Todos os anos, o retiro Famílias de Caná em Fátima termina nas Casas dos Pastorinhos, que visitamos sempre com gosto. Lembro-me da primeira vez que lá fomos, em família, e da conversa surreal que tive com o António, na altura com quatro anos:
“Que sorte tinham os pastorinhos, mamã!”
“Então porquê, António?”
“Não vês? Eles viviam no meio de tantas, tantas lojas de brinquedos!”
Ri a valer, e dei-me conta de que me esquecera de explicar algo de essencial aos meus filhos, o que fiz de seguida:
“António, quando os pastorinhos eram pequeninos, não havia aqui nem uma única loja de brinquedos. Aliás, não havia loja de coisa alguma! Isto era tudo campo, com algumas casas… Por isso, à noite, os pastorinhos gostavam de contemplar as estrelas! E de dia, brincavam com paus e pedras, ervinhas e flores, e claro, com as ovelhinhas.”
“Ah!”
Desta vez, enquanto visitávamos a Casa da Lúcia, a Sara fez este comentário:
“Parece a Casa da Alexandrina!”
Achei graça à sua atenção e capacidade de relacionar. De facto, na semana anterior tínhamos visitado Balasar, e a casinha da Beata Alexandrina agradou muito à Sara.
Tanto entusiasmo nestas visitas de simples casas de família fez-me pensar…
Deus não está apenas nas grandes catedrais ou nos conventos antigos. Deus está sobretudo nas casas das famílias cristãs. Não é a família cristã uma Igreja Doméstica? Os Evangelhos falam-nos de muitas casas onde Jesus gostava de entrar: a casa de Zaqueu, a casa de Mateus, a casa de Maria, Marta e Lázaro, a casa de Pedro, a casa de Marcos, e certamente muitas outras. Jesus viveu trinta anos numa casa de família – a sua, primeiro em Belém, depois no Egito, finalmente em Nazaré. Foi na casa de seus pais que Maria recebeu o maior convite da História, e em casa de Isabel que Maria cantou o seu cântico novo.
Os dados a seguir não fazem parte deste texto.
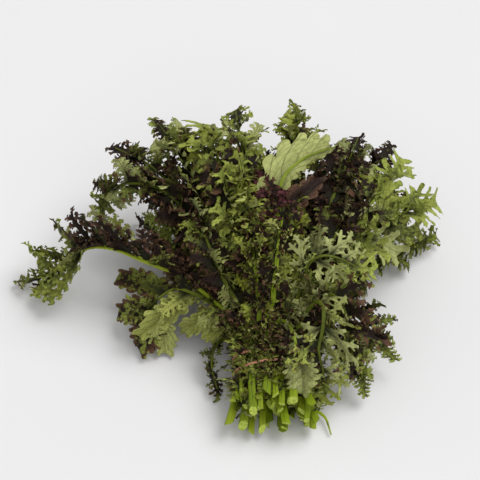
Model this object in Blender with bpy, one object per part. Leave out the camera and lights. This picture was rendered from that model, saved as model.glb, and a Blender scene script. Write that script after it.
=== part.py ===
"""A bunch of frilly mustard greens, held by a doubled rubber band and lying on a table.

The origin is on the table under the band. +Y runs along the bunch from the cut ends to the leaf
tips, +X is to the right and +Z is up. Lengths here are in millimetres, and MM makes them metres.
"""

import math
from collections import namedtuple

import bpy
import numpy as np
from mathutils.bvhtree import BVHTree

MM = 0.001
SEED = 23

# The band and the bundle of stalks inside it
BUNDLE_HALF_WIDTH = 31.5
BUNDLE_HALF_HEIGHT = 18.0
BAND_WIDTH = 2.6
BAND_THICKNESS = 1.1
BAND_TURN_SPREAD = 7.5
BAND_CROSSING_OFFSET = 0.85
BAND_STEPS = 52
BAND_PRESSED_FLAT = 0.35
TOUCH_GAP = 0.35
BAND_MIDDLE_Y = -BAND_TURN_SPREAD * math.sin(math.pi / 4)
BAND_GROWTH = TOUCH_GAP + BAND_THICKNESS / 2 + BAND_CROSSING_OFFSET
BAND_LOWEST = BAND_GROWTH + BAND_CROSSING_OFFSET * math.sin(math.pi / 4) + BAND_THICKNESS / 2
BUNDLE_Z = BUNDLE_HALF_HEIGHT + BAND_LOWEST - BAND_PRESSED_FLAT

# The stalks
TIP_RADIUS = 0.55
CUT_END_Y = -50.0
CUT_END_SCATTER = 9.0
CUT_END_FLARE = 1.22
BAND_BACK_Y = -14.0
BAND_FRONT_Y = 4.0
SAMPLES = 72
SETTLE_STEPS = 340
SMOOTHED_STEPS = 180
STALK_GAP = 0.8
PETIOLE_RINGS = 6

# The leaf blades
LOBE_LEAN = math.radians(52)
LOBE_CLEARANCE = 0.45
LOBE_CROWDING = 0.94
LOBE_THICKNESS = (0.95, 0.7)
LOBE_MIDDLE = 0.55
LOBE_TIP_WIDTH = 0.5
LOWEST_LOBE_Z = 0.4
FOLD_TRIALS = (0, 22, -22, 44, -40, 66)
LENGTH_TRIALS = (1.0, 0.78, 0.55)
TIP_TRIALS = (1.0, 0.7, 0.45, 0.2)
LOBES_END = 0.93
FIRST_LOBE_GAP = 0.05

Leaf = namedtuple("Leaf", "name route reach width pairs start roll fold stalk hold")

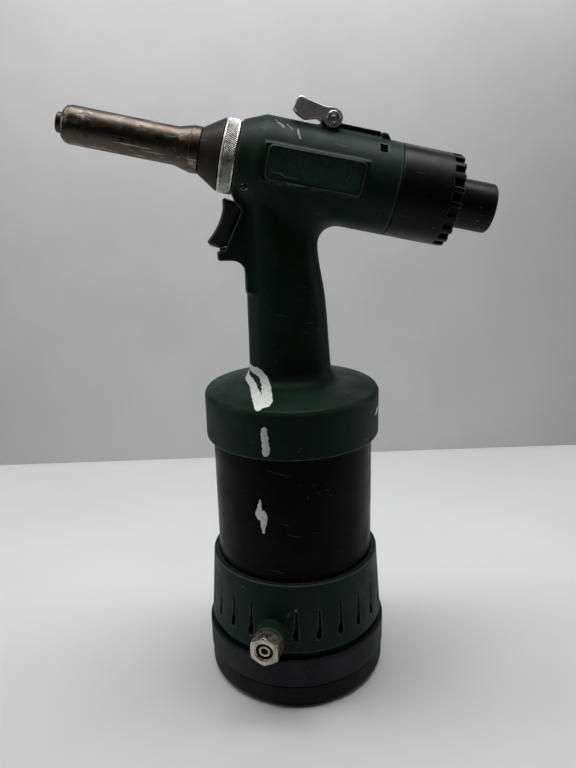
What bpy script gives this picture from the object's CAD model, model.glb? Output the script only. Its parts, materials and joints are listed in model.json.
"""Looks of the air-over-oil blind-rivet gun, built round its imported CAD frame.

Lengths are in millimetres, in the CAD frame, and are turned into metres where a
mesh is made. The riveting head has a frame of its own: along its centre line
(towards the back), sideways, and up from that line.
"""

import json
import math
import random

import bmesh
import bpy
import numpy as np
from mathutils import Matrix, Vector


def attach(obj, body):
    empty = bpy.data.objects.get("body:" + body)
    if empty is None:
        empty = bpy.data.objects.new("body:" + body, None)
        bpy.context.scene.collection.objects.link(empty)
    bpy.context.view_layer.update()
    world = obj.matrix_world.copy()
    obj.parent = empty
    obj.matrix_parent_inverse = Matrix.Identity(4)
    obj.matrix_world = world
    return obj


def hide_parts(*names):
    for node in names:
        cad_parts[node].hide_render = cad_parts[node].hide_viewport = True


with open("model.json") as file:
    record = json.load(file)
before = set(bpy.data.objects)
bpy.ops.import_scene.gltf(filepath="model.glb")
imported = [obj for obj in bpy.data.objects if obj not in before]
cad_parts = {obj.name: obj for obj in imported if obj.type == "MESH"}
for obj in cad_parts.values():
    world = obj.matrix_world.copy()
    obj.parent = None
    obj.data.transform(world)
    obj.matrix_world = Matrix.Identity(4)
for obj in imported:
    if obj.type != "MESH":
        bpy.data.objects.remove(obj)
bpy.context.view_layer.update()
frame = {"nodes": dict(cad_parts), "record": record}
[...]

A minha casa, a tua casa… Como gostaríamos que as nossas casas fossem lembradas, daqui a muitos anos? Como casas onde se discute o tempo todo, onde cada um vive para si, onde cada filho se fecha no seu quarto com o seu televisor e o seu computador pessoais, onde não há tempo para se conviver, para partilhar a vida, a oração e a refeição?
As nossas casas de Famílias de Caná têm um Canto de Oração Familiar e uma mesa onde a família se reúne às refeições, sem televisão; têm uma sala ou um jardim onde pais e filhos brincam juntos, um sofá onde se contam histórias, uma pia de água benta para a bênção diária dos filhos… Nas nossas casas, mesmo nas mais pequenas, mesmo quando há três ou quatro irmãos a dormir no mesmo quarto, mesmo quando a casa cabe inteira na sala de estar de alguns casarões, há sempre espaço e tempo para “mais um”, filho ou amigo, vizinho ou mendigo. Se alguém escutar à porta das nossas casas, poderá escutar, como em qualquer casa, gritos, choros e zangas, mas escutará sobretudo muitas gargalhadas, muitas canções, muita conversa. Não precisamos de celebrar a missa na nossa casa para que ela se torne sagrada. Basta vivermos a nossa vocação de batizados até ao fim…
Desce depressa! Hoje quero ficar em tua casa! (Lc 19, 5)
Que assim seja!
“Como gostaríamos que as nossas casas fossem lembradas, daqui a muitos anos?”. A minha casa? A minha casa está desarrumada e imperfeita. Estou a falar da interioridade da minha alma também, claro está. Vivo com a imperfeição da minha casa interior todos os dias: a minha fraqueza, o meu pecado, a minha desobediência. Mas não importa como eu gostaria que a minha casa fosse lembrada. Importa mais que o Senhor venha com um tsunami de misericórdia e abale até às fundações da minha casa, para a virar de avesso e que me salve da minha miséria. Aguardo esse dia do fundo de coração. Vem Senhor!